> **Supplied information**
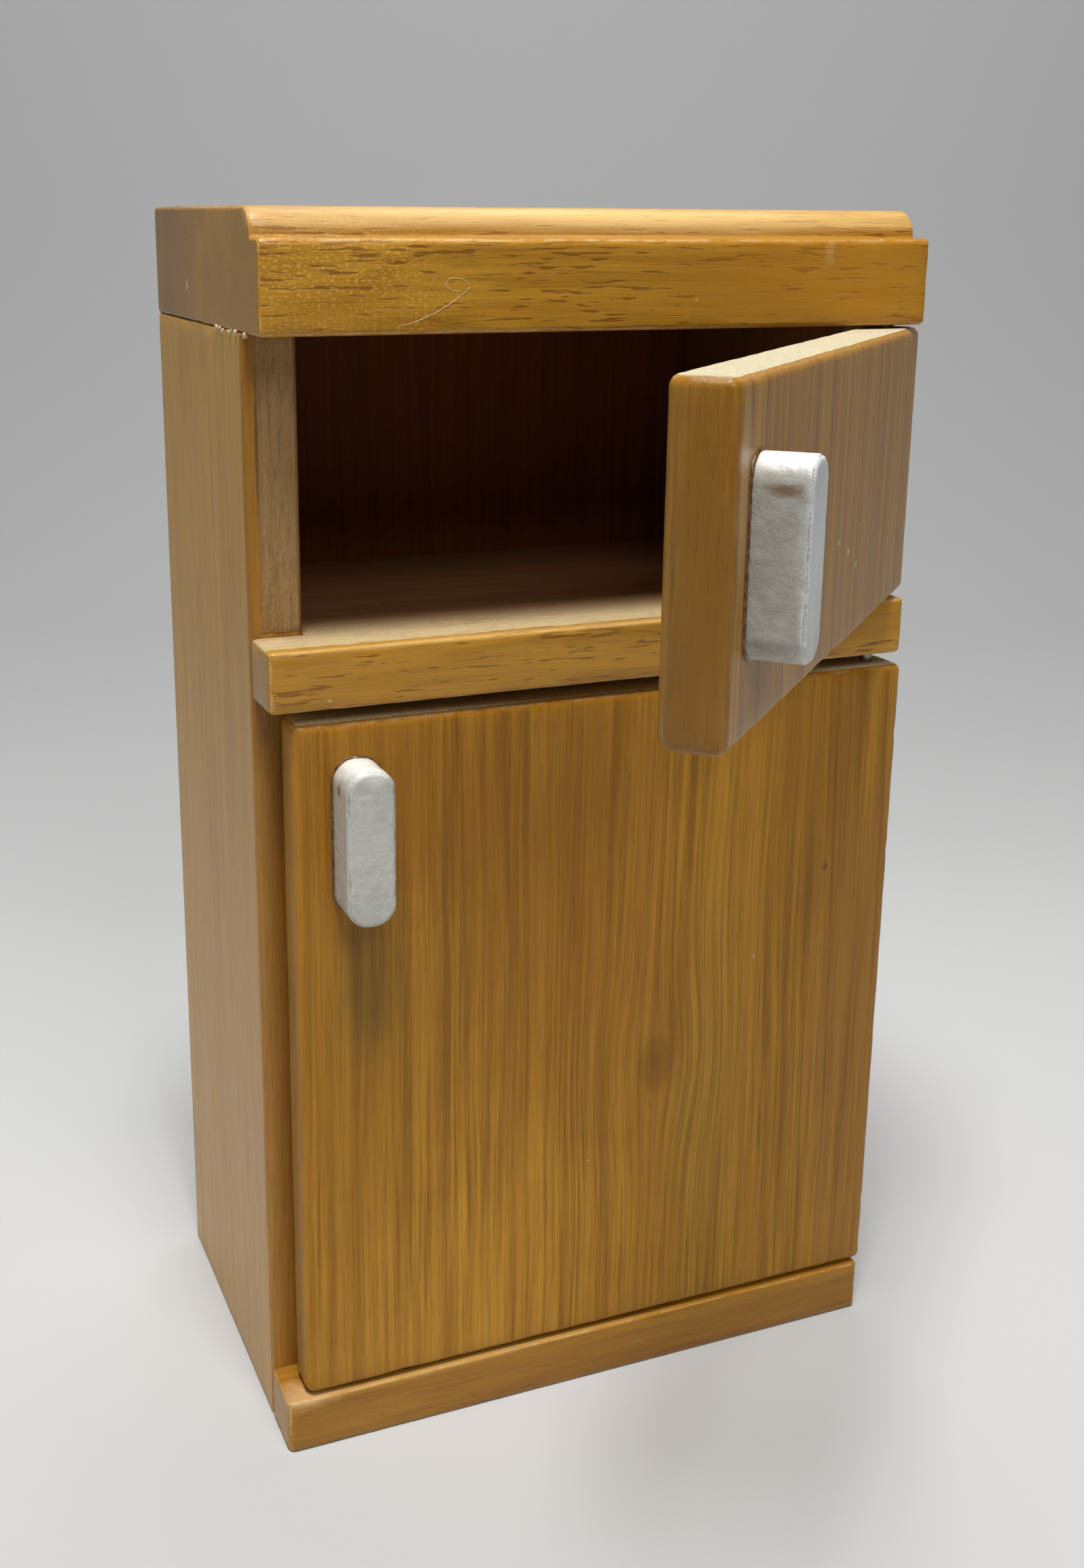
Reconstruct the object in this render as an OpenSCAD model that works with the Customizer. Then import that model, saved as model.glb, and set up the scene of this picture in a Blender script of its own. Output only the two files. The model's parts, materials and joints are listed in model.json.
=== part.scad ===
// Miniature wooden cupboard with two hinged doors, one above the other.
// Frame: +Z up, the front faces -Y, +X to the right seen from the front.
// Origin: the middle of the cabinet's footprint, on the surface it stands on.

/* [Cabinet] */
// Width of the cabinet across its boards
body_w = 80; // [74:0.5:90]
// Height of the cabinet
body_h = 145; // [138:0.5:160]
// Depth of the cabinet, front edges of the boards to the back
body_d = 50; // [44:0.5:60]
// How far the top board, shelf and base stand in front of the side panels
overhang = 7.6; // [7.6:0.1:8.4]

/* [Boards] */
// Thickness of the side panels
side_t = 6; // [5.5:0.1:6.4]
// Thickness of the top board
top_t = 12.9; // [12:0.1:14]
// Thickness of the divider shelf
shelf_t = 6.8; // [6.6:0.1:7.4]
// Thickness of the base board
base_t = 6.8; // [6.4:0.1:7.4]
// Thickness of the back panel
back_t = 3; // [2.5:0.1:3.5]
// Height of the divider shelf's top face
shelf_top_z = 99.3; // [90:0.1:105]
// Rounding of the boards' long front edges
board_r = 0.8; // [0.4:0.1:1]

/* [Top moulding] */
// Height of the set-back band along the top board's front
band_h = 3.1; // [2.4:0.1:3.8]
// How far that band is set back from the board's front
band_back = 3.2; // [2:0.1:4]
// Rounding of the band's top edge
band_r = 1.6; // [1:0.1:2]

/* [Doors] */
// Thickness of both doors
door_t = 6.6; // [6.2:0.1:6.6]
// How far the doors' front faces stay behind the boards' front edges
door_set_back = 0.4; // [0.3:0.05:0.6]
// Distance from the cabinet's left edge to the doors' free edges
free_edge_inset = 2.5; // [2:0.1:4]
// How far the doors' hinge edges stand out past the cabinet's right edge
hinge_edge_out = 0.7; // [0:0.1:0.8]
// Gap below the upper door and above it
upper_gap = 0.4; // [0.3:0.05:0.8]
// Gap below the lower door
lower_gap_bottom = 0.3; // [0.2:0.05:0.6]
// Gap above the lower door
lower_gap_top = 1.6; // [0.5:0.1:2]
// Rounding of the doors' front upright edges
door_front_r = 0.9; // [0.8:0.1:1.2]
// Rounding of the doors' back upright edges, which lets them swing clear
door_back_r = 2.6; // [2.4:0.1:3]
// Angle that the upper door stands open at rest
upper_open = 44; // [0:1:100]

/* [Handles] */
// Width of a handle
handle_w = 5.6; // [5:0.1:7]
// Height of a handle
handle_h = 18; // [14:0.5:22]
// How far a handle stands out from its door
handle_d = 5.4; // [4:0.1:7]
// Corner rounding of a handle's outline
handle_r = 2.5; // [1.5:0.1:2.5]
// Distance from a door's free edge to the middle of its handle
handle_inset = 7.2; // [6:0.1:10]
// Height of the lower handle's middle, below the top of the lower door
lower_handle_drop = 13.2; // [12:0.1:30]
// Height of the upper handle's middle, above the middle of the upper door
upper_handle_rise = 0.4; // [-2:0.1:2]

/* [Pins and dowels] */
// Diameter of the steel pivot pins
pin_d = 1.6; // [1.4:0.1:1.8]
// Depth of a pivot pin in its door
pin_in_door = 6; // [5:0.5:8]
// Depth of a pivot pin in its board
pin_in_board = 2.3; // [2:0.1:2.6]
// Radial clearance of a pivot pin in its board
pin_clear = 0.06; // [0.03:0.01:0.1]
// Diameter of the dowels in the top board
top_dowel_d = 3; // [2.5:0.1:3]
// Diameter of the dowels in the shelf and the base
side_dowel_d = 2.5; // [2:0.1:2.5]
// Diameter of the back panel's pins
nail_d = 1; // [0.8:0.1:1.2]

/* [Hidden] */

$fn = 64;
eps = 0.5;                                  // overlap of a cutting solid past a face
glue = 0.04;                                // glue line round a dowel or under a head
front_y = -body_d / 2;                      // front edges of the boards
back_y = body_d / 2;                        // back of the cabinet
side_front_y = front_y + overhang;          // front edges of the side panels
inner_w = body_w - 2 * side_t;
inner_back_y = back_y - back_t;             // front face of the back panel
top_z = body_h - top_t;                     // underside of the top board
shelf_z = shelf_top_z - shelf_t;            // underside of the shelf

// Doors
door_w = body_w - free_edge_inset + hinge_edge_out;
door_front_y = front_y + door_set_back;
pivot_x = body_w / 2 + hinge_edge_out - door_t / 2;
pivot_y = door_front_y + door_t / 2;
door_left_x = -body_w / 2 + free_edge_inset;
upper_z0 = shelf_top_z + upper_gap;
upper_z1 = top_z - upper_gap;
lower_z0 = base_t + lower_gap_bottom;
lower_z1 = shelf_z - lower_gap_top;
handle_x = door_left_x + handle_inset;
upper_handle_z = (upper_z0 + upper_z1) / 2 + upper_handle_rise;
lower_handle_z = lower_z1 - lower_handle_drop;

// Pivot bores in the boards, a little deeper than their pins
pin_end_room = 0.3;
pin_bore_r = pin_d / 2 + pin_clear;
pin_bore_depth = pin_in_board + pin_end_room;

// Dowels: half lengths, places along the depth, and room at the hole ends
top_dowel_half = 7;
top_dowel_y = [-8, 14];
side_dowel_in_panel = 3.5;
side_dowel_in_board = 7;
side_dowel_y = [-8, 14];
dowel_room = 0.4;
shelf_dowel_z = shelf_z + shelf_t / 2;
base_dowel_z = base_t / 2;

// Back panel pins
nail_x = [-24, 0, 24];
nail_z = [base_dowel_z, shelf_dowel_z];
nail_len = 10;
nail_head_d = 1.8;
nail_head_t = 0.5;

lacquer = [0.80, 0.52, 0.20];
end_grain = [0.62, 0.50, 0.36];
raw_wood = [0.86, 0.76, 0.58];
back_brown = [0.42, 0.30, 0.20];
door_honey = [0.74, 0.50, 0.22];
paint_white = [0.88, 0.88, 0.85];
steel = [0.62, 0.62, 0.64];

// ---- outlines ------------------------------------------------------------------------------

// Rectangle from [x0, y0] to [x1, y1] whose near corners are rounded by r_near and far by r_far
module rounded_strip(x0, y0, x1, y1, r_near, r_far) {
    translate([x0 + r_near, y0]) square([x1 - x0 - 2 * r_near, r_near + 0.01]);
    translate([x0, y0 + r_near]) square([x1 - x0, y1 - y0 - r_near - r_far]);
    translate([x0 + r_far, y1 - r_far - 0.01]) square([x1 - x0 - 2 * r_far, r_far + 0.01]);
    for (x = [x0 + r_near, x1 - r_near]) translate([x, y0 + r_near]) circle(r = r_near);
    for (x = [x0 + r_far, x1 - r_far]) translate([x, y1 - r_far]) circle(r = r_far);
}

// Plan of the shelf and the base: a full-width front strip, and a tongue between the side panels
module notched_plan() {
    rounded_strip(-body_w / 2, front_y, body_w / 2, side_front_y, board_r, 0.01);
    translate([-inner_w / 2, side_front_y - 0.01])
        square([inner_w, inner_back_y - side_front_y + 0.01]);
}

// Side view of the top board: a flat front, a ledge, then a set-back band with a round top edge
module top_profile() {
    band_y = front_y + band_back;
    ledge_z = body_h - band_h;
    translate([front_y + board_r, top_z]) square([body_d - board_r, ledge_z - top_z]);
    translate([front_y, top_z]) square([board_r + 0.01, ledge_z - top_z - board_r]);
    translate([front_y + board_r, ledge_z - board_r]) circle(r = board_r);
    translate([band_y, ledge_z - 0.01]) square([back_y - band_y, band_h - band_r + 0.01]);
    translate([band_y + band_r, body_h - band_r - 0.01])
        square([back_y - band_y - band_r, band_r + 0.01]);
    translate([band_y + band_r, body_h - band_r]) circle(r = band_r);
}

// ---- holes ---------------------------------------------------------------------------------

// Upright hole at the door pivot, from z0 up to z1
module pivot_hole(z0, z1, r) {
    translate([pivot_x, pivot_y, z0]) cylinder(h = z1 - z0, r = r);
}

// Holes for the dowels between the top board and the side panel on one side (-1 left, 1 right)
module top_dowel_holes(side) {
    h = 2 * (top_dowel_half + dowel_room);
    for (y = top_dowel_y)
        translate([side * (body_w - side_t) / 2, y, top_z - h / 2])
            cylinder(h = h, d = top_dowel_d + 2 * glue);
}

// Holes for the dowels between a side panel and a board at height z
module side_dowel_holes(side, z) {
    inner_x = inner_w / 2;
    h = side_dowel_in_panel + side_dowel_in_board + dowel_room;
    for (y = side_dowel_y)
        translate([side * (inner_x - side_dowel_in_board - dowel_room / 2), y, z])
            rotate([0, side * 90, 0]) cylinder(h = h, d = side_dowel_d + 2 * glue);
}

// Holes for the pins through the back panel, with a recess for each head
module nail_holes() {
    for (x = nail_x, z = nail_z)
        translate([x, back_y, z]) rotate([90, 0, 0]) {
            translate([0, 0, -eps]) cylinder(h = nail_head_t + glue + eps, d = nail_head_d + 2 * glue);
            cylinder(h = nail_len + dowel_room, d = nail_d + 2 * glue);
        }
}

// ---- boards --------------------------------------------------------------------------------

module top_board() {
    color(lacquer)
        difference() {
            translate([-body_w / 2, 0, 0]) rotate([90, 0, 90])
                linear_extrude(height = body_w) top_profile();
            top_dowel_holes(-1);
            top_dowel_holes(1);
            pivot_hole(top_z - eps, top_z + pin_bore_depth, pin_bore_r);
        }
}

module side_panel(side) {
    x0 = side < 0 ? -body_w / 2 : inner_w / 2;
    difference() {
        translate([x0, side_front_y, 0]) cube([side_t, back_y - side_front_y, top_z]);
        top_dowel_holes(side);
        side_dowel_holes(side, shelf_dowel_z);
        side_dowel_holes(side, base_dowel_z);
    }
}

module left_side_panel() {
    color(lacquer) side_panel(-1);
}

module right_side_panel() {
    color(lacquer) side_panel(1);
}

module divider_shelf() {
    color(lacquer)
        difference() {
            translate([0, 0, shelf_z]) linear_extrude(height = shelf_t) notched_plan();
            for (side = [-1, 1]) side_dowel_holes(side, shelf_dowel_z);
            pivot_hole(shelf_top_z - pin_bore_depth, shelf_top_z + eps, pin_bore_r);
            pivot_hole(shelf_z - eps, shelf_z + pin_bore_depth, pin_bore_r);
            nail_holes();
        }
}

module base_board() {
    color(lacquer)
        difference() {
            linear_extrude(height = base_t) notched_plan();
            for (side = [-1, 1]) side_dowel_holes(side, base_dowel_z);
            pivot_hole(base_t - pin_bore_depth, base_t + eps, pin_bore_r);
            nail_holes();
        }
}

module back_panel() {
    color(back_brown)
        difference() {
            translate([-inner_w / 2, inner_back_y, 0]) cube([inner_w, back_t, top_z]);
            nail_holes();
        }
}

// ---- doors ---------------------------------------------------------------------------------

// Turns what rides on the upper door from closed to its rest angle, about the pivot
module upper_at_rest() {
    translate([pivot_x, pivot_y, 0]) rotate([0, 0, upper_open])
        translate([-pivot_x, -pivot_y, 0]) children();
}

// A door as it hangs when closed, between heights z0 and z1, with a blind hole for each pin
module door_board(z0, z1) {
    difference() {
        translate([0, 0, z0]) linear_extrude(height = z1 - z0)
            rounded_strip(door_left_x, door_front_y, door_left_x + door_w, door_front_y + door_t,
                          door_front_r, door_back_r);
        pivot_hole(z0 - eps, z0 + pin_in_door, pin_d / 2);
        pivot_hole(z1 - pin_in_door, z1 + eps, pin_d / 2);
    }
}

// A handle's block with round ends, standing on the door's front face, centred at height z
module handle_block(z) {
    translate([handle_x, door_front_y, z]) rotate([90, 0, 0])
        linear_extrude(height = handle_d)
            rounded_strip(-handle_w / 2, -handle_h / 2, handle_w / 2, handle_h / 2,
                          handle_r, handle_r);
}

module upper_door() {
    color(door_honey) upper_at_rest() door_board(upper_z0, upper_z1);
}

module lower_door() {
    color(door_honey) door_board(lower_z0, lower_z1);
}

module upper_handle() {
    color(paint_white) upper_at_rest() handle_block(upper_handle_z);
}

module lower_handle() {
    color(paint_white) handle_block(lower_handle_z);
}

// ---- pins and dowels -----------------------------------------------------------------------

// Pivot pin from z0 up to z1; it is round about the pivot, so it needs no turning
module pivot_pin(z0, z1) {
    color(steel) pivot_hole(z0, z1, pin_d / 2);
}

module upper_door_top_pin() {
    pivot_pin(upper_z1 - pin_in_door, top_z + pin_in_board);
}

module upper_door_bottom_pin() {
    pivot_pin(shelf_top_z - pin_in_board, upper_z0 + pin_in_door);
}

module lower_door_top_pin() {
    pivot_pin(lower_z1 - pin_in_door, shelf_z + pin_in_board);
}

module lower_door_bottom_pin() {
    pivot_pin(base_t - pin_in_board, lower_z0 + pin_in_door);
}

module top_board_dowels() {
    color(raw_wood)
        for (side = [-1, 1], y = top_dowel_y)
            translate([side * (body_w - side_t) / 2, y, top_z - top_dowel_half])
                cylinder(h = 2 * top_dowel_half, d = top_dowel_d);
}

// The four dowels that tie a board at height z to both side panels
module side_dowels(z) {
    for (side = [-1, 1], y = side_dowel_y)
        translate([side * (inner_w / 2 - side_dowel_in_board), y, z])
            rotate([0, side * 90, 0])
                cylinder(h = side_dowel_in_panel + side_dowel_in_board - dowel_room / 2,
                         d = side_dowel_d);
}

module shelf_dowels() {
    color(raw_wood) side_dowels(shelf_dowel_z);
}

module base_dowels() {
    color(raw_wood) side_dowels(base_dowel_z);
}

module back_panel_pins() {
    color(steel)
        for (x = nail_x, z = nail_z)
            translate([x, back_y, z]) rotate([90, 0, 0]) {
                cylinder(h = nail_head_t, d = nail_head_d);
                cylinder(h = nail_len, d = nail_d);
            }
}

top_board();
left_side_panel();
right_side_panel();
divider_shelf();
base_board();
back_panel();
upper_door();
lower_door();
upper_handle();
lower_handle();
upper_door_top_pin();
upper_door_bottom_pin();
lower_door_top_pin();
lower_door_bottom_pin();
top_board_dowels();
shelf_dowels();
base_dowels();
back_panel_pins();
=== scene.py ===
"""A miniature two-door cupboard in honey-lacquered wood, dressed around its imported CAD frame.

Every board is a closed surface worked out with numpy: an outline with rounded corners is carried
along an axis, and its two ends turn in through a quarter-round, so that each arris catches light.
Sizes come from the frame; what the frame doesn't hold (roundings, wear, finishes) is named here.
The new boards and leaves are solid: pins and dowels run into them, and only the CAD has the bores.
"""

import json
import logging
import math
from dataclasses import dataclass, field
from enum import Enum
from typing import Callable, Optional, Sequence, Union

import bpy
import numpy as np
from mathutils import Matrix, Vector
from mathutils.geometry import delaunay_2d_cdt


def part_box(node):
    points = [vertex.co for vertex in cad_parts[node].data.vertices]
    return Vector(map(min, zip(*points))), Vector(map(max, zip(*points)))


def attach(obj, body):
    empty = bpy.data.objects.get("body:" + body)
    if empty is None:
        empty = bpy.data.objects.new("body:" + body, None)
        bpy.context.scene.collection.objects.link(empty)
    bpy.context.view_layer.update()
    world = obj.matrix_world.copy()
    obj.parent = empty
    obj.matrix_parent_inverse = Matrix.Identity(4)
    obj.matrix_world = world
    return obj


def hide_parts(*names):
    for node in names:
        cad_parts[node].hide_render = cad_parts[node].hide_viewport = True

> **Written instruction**
Return exactly the lines that run from the top of the listing above to the line containing "overhang = 7.6; // [7.6:0.1:8.4]", please, keeping both end lines and leaving out everything else.

> **Written reply**
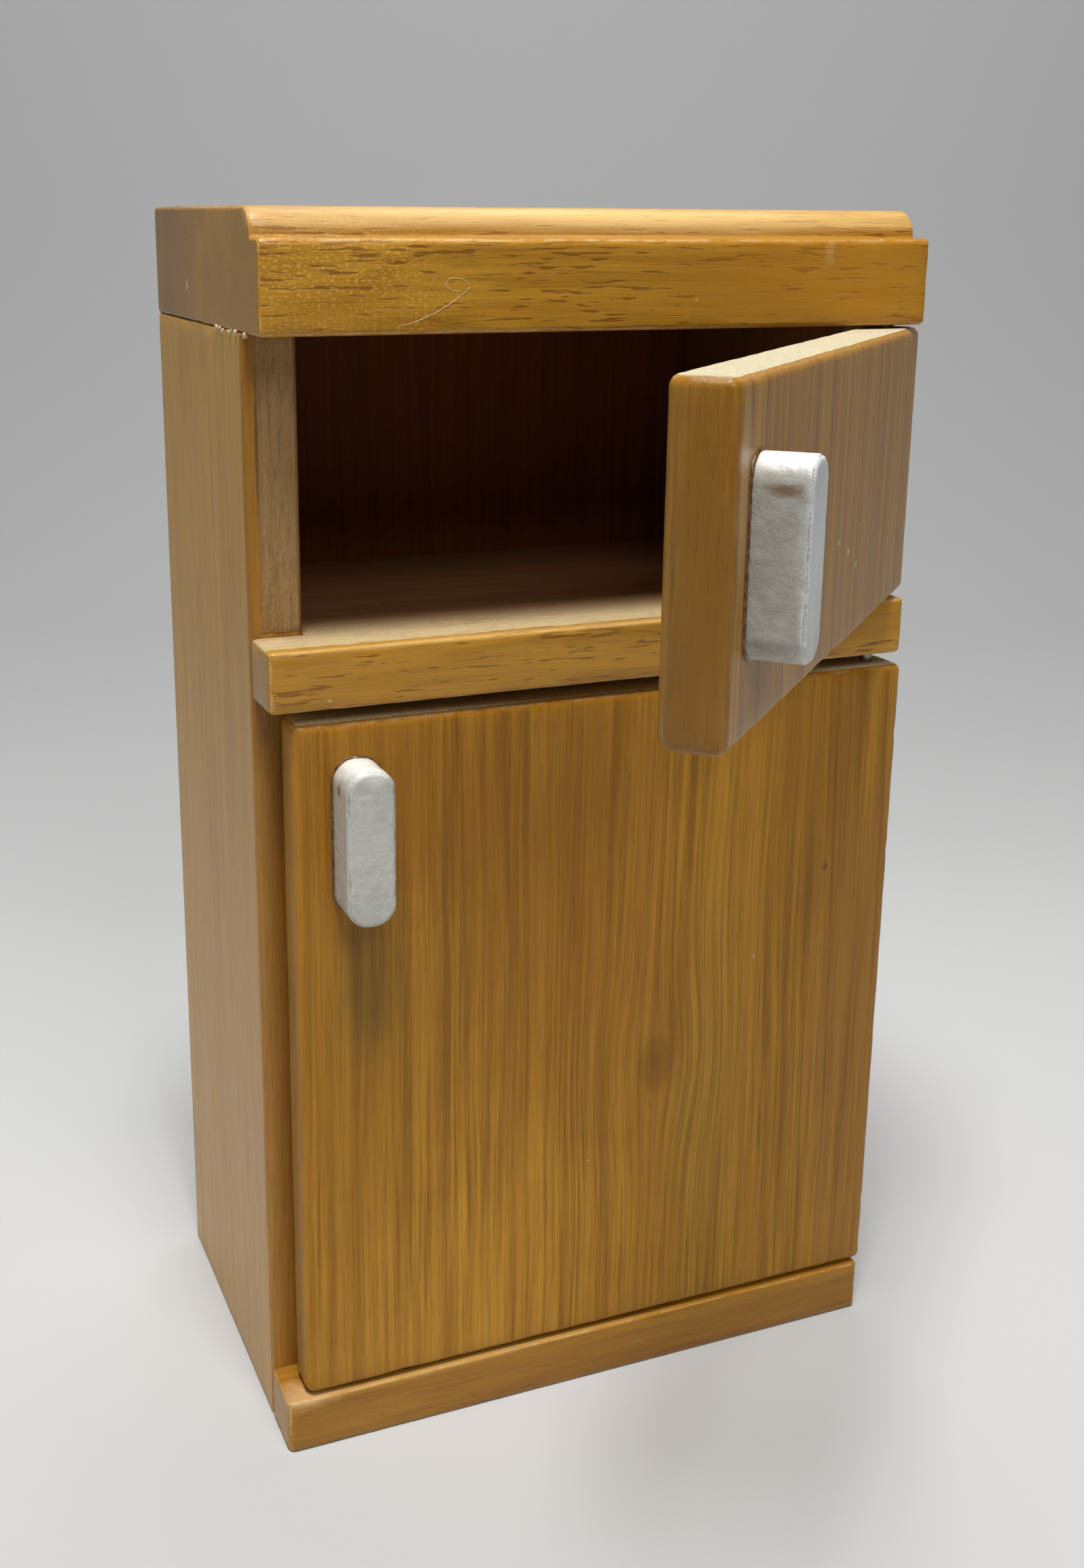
Reconstruct the object in this render as an OpenSCAD model that works with the Customizer. Then import that model, saved as model.glb, and set up the scene of this picture in a Blender script of its own. Output only the two files. The model's parts, materials and joints are listed in model.json.
=== part.scad ===
// Miniature wooden cupboard with two hinged doors, one above the other.
// Frame: +Z up, the front faces -Y, +X to the right seen from the front.
// Origin: the middle of the cabinet's footprint, on the surface it stands on.

/* [Cabinet] */
// Width of the cabinet across its boards
body_w = 80; // [74:0.5:90]
// Height of the cabinet
body_h = 145; // [138:0.5:160]
// Depth of the cabinet, front edges of the boards to the back
body_d = 50; // [44:0.5:60]
// How far the top board, shelf and base stand in front of the side panels
overhang = 7.6; // [7.6:0.1:8.4]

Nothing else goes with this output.